■ Task instructions ■
Please restate, exactly as written, the lines running from the beginning of the material through the line that has "a corded remote." in it.

Entries with model source code:
+--

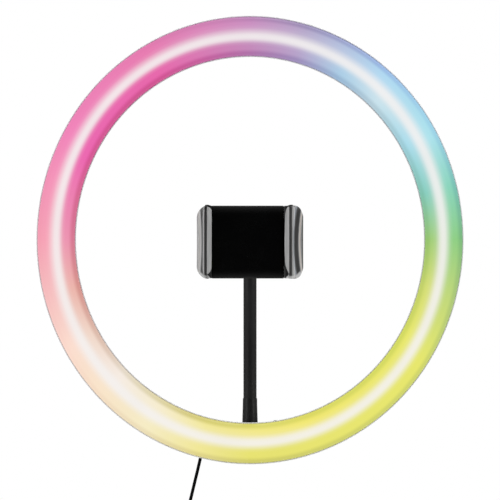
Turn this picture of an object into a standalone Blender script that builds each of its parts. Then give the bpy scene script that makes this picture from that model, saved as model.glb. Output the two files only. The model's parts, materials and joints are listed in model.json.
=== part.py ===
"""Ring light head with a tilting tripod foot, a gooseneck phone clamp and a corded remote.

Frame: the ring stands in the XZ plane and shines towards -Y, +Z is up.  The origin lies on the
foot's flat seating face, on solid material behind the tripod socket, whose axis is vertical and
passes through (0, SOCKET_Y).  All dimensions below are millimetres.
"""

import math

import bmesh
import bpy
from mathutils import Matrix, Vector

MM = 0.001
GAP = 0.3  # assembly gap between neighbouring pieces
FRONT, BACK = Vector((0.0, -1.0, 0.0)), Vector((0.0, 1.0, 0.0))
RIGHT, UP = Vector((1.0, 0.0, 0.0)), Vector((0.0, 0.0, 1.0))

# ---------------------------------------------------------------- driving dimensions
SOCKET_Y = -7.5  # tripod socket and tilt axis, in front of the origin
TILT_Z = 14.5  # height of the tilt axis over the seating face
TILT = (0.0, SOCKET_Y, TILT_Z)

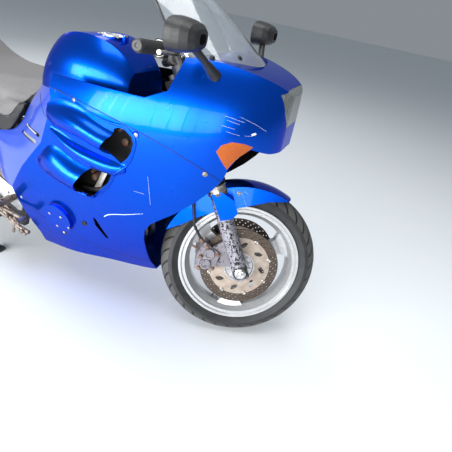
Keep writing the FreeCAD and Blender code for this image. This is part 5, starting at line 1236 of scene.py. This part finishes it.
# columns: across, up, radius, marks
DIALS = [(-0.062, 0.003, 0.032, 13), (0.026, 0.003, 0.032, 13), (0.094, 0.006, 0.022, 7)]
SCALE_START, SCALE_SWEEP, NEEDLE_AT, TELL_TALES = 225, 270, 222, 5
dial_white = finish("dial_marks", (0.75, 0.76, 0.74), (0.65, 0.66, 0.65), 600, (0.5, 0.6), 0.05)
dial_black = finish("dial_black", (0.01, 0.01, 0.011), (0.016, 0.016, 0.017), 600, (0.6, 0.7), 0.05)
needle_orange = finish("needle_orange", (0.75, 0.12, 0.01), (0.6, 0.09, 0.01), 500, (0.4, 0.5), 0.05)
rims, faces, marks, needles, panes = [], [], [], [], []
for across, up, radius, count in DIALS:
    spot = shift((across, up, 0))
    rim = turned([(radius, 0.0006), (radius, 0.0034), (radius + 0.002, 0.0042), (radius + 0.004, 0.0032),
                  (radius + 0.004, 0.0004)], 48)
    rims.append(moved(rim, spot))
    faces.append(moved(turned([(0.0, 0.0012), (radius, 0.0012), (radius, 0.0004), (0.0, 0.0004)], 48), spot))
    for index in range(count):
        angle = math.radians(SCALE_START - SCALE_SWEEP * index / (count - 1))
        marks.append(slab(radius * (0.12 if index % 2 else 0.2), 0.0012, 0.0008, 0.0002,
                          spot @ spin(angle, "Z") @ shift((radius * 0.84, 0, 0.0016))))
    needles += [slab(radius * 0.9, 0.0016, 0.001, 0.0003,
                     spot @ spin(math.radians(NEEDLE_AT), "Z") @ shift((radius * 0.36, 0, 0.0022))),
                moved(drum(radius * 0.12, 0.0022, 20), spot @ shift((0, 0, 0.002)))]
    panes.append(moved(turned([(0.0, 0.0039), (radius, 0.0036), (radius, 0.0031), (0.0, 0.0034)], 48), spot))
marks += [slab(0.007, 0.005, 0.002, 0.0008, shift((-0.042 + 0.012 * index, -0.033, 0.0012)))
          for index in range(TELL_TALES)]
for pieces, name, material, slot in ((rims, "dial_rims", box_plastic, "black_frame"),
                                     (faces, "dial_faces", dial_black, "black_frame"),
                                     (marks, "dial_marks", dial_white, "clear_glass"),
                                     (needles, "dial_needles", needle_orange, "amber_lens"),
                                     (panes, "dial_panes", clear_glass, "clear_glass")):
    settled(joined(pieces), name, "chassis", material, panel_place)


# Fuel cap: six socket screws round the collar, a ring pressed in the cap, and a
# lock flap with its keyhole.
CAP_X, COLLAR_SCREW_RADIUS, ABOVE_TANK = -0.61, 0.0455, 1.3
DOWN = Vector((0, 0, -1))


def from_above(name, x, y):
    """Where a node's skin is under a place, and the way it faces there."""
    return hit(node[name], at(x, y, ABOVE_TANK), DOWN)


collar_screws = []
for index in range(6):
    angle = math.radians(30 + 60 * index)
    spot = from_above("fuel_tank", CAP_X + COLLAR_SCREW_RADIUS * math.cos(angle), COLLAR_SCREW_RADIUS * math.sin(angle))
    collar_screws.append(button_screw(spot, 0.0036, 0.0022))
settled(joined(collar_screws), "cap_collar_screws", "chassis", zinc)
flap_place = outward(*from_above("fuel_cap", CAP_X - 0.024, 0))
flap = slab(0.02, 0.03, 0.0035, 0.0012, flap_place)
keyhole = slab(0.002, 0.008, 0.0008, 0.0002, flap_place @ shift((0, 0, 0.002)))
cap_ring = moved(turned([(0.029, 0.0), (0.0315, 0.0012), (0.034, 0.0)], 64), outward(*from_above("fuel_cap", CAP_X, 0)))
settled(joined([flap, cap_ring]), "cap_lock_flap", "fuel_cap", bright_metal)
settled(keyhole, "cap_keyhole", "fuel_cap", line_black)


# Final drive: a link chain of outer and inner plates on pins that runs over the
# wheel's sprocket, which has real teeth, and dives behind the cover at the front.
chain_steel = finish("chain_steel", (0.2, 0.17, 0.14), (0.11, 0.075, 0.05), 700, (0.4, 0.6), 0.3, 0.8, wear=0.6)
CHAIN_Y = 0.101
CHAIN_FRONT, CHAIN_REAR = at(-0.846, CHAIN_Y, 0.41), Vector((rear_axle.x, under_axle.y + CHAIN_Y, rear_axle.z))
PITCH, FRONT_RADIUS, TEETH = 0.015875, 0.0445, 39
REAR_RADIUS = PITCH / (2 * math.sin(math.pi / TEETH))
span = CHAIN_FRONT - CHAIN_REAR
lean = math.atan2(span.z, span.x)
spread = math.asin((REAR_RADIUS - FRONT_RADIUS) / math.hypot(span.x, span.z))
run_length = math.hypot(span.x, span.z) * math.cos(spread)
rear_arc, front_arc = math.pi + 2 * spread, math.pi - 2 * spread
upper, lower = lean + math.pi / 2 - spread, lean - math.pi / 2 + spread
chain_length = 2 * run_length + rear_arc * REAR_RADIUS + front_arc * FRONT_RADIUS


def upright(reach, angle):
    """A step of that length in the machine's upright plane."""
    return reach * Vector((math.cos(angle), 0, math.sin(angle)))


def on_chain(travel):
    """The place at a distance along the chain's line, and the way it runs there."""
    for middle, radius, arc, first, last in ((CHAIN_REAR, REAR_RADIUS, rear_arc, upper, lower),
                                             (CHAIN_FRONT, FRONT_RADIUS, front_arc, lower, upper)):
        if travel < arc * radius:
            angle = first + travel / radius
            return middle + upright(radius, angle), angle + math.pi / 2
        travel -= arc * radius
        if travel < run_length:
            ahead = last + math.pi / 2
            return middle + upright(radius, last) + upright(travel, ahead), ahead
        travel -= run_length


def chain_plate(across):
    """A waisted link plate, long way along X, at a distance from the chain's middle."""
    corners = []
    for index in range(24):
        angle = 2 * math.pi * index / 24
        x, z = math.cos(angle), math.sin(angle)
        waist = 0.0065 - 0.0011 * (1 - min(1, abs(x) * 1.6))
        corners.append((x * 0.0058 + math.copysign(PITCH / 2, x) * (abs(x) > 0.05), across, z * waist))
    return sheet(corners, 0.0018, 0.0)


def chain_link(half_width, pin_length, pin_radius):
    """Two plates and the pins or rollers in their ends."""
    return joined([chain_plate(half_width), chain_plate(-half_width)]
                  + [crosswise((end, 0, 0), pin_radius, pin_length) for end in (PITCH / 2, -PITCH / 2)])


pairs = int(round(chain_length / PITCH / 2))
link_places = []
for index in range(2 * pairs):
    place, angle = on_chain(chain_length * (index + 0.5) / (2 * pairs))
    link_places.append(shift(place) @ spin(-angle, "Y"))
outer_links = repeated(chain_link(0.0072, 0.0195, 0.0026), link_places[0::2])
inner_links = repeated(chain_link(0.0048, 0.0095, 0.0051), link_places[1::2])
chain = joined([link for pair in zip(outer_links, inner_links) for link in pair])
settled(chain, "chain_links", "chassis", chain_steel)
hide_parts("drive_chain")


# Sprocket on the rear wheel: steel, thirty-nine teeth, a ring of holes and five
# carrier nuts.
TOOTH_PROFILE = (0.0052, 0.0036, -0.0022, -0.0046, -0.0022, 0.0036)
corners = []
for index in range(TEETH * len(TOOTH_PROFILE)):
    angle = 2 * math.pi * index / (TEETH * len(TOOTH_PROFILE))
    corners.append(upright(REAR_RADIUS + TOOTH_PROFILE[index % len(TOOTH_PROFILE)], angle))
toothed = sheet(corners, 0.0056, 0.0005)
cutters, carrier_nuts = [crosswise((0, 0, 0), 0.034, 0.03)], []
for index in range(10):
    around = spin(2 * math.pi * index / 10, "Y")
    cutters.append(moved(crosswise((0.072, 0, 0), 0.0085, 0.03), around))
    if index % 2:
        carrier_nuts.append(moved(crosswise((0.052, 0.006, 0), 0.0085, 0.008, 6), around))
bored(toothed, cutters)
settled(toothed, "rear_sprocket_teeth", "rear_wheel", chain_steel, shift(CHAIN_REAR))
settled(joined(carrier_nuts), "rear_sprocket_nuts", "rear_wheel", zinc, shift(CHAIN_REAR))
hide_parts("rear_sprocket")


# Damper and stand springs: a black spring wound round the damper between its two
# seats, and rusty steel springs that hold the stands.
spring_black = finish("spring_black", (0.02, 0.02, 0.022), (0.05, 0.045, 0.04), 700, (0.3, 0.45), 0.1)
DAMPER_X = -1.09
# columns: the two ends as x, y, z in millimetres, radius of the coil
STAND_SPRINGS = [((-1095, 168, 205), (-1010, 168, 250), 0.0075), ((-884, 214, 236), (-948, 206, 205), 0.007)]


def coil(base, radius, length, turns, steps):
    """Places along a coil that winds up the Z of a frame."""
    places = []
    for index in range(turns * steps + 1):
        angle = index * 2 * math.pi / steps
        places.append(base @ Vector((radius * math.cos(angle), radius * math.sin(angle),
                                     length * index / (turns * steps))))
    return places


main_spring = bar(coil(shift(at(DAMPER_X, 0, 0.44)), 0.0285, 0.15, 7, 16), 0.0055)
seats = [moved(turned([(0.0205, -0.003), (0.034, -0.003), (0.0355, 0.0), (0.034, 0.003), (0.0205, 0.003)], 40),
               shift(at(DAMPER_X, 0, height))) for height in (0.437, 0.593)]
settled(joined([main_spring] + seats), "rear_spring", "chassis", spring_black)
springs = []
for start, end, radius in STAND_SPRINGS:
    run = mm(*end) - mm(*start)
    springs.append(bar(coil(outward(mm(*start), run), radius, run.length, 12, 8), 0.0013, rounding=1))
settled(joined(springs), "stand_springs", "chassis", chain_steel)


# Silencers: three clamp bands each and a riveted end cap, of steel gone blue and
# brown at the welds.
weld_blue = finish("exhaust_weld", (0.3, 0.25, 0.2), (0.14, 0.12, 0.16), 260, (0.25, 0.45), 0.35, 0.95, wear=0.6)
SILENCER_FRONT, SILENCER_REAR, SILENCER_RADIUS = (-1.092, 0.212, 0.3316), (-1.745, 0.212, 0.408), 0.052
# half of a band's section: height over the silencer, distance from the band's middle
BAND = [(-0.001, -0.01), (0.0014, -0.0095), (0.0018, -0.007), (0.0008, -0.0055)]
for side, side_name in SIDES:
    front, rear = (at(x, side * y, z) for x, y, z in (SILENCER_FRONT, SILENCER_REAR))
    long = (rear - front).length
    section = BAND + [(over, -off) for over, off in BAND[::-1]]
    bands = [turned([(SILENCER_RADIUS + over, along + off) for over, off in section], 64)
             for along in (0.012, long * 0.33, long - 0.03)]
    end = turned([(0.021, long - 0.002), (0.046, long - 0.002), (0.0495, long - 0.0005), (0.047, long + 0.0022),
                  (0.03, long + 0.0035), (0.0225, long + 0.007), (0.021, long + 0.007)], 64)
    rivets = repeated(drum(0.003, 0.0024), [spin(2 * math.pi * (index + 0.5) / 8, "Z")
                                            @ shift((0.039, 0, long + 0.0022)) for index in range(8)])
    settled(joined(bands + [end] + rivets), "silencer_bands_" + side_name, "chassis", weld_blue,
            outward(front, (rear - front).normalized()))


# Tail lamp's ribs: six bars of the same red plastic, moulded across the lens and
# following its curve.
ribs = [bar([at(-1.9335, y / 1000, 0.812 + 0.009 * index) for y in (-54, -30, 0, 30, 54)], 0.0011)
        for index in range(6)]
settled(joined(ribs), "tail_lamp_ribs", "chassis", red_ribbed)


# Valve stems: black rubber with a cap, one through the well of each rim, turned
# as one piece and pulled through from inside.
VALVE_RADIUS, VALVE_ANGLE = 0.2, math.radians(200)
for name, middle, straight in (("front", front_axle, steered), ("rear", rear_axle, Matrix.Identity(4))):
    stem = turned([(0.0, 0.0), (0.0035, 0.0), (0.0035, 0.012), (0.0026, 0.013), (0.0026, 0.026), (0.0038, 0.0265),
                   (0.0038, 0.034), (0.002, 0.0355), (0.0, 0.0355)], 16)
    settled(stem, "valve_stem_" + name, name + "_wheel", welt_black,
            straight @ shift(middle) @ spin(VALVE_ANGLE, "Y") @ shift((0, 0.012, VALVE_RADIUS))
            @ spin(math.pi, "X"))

+--

■ Answer to this task ■
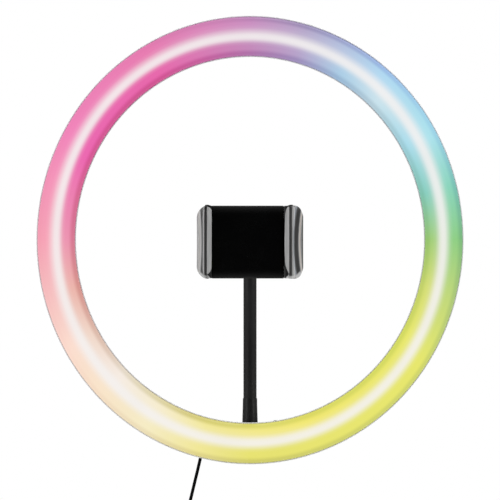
Turn this picture of an object into a standalone Blender script that builds each of its parts. Then give the bpy scene script that makes this picture from that model, saved as model.glb. Output the two files only. The model's parts, materials and joints are listed in model.json.
=== part.py ===
"""Ring light head with a tilting tripod foot, a gooseneck phone clamp and a corded remote.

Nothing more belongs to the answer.